Sua bondade era parecida a do Tio Sebastião, um dos irmãos da penca, mais velho que ele uns 10 anos. Tinham um negócio de serenidade, de pausa, incompreendido nesses nossos tempos de trem-bala. Talvez por terem, ambos, trabalhado na estrada de ferro. Ambos pareciam sempre ter aquele prazer indizível do momento seguinte de trem que partiu da estação, levando todas as malas, caixas, gentes e ansiedades próprios da espera. Tinham também, naquelas bolas azuis celestes dos olhos, uma pequena saudade de algo ou alguém que se foi.

Mas voltemos à mala.

Cada vez que abro essa mala me vem um cheiro de passado, um gosto de terra molhada e um sentimento de natureza onde aves, rios e estradas se encontravam.

Cada vez que abro essa mala vejo ele dirigindo seu jipe, apostando corrida com o trem com toda a família dentro. Era de uma alegria incontida todos os seis irmãos no chiqueirinho do carro agarrando-se uns aos outros e entre solavancos, baques e testas amassadas a descoberta de que não tínhamos medo de morrer e queríamos correr, correr, correr, ao lado do trem, correr, correr lado a lado com os vaqueiros de estrada, correr atrás de um lugar, de um estado de espírito chamado felicidade. Nesse ponto da vida, lá atrás dessas nuvens do tempo e quando ainda vivemos o êxtase das ilusões e esperanças e sonhos, naquela época em que começamos a acreditar em gnomos e super-heróis; surgiu em meu coração um sentido de família que jamais tive nos anos que se seguiram. Nós, todos juntos no jipe, apostando corrida com o trem.

Cada vez que abro essa mala me vem um cheiro de passado, um gosto de terra molhada e um sentimento de natureza onde aves, rios e estradas se encontravam

Cada vez que abro essa mala sinto o cheiro do pó de serra das árvores cortadas da serraria que meu pai comandava. Esse hálito de seiva nova me remete a um traço de minha história em que havia toras e pranchas, tábuas e caibros, vigas e ripas prontos para erguer um mundo todo em madeira, construir pontes para os que iam, cadeiras para os que ficavam, escadas para os que subiam e balanços para os que brincavam, que era o meu caso.

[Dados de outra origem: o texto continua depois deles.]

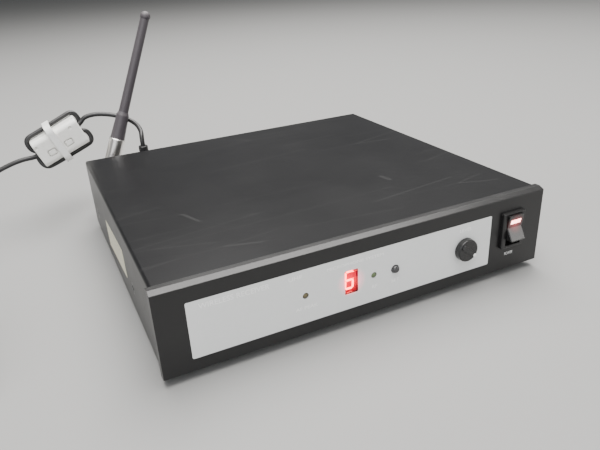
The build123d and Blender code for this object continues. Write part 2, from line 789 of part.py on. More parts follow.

Cada vez que abro essa mala lembro de nós dois à beira de um riacho pescando e ele apontando para um ninho de pássaros na árvore:

“Olha, aquele ninho é de guacho”…

Foi umas das centenas de nós linguísticos que tive quando comecei a me apropriar da língua. À época, em minhas primeiras aulas de arte, a tia me ensinava a pintar as aquarelas com…guache.

Ficava imaginando, lá no rio, que era dali do alto da árvore e de dentro do ninho que sairia as tintas para minhas aquarelas de escola.

Cada vez que ele se despedia para suas viagens ao Mato Grosso – três coisas sempre saltavam em significado: a cor azul nos olhos do velho, as lágrimas nos olhos de mamãe e a mala amarela embaixo do braço.

Hoje ao remexer as caixas do passado sobre o guarda-roupa vi novamente a mala espremida contra a parede, empoeirada. Meio século de viagens e mais dez anos de confinamento em cima do guarda-roupa.

Essa mala herdei definitivamente após a divisão do espólio. Como irmão mais novo acabei ficando com as heranças enjeitadas. Existem coisas que são a nossa cara e meus irmãos tinham certeza que uma mala vintage era o meu retrato. Uma versão anterior ao meu passado mochileiro psicodélico.

Carrego essa mala desde então. Ela é o impermanente em mim; um rio que corre mas que não muda e que sempre à margem há árvores com ninhos de guacho ou de guache, não importa. Ela é uma estação de trem onde não há mais embarques, onde se ouve um apito e em seguida aquela tristeza de um trem que se foi.

o Paulo, outubro e novembro de 2018.